Rekordowe upały i silniejsze wiatry, wysokie temperatury zwiększają parowanie, które prowadzi do ulewnych deszczy i powodzi, huragany siejące coraz większe spustoszenie - to wszystko przekłada się na stan psychiczny ludzi. Z badań przeprowadzonych przez Massachusetts Institute of Technology wynika, że wzrost średniej temperatury o 1 stopień Celsjusza w ciągu 5 lat, spowoduje jeszcze większe nasilenie problemów psychicznych.
- Nie wiemy dokładnie, dlaczego rosnące temperatury powodują problemy ze zdrowiem psychicznym - powiedział Nick Obradovich, główny autor badania z Massachusetts Institute of Technology. - Mamy wiele do zrobienia, aby dowiedzieć się, co dokładnie jest tego przyczyną - dodał.

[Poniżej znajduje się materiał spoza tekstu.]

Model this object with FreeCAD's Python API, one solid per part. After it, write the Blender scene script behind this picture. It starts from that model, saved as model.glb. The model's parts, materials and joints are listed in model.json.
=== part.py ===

Zespół pod kierunkiem Obradovicha, połączył dane z US Centers for Disease Control and Prevention's Behavioral Risk Factor Surveillance System, gromadzącego dane ankietowe o stanie zdrowia psychicznego mieszkańców USA z informacjami o wydarzeniach atmosferycznych. Dane obejmują dziesięć lat i dotyczą 2 milionów osób. - Mieliśmy okazję zapoznać się z informacjami na temat tego, w jaki sposób warunki środowiskowe są związane z odczuwaniem własnego zdrowia psychicznego przez respondentów ankiet - powiedział Obradovich.

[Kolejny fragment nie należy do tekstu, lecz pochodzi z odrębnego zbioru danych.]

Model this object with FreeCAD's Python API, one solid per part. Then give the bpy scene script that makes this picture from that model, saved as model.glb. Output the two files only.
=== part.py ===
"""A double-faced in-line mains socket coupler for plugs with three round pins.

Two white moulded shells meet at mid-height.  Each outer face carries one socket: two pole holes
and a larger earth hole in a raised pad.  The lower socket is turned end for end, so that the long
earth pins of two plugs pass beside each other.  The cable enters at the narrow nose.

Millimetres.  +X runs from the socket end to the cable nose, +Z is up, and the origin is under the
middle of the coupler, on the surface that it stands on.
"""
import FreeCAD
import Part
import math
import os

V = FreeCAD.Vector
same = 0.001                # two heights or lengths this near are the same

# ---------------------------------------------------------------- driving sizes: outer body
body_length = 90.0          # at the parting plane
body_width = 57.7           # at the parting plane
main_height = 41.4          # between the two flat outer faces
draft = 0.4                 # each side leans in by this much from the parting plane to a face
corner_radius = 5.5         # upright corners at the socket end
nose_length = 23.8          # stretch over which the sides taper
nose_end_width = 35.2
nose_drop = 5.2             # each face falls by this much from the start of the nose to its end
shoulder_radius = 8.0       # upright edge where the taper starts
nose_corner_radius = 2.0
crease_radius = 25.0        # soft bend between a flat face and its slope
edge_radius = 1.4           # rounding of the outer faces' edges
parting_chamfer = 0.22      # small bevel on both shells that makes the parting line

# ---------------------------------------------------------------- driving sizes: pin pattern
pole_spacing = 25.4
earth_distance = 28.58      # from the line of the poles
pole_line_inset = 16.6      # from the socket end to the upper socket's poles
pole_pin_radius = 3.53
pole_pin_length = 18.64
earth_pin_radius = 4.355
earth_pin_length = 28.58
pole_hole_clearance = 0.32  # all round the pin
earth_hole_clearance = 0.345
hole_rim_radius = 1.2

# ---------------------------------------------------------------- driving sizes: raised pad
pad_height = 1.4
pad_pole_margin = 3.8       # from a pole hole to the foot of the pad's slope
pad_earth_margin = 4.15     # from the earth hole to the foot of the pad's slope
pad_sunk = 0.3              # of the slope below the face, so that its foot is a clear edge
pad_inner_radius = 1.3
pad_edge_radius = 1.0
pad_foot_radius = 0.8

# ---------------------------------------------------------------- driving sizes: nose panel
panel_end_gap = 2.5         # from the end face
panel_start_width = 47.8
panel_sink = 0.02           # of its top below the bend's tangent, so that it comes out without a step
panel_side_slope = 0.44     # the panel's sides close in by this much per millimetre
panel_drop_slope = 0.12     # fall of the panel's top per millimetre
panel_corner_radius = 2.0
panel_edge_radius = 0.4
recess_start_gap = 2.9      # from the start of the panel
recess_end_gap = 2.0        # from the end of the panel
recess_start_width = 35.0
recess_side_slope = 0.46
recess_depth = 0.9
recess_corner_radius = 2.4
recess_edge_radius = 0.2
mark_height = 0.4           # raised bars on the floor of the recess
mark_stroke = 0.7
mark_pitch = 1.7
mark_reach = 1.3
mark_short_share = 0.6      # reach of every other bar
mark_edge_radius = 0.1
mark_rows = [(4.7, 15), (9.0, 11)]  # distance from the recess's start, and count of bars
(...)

Zespół stwierdził, że pięcioletnie ocieplenie o zaledwie 1 stopień Celsjusza wiąże się z dwuprocentowym wzrostem występowania problemów psychicznych.
W następnym kroku naukowcy postanowili ocenić związek występowania chorób z huraganami. Okazało się, że porównanie zachorowań w miejscach, które zniszczył Huragan Katrina, z niedotkniętymi katastrofą, dało czteroprocentowy wzrost zachorowań na obszarach zrujnowanych.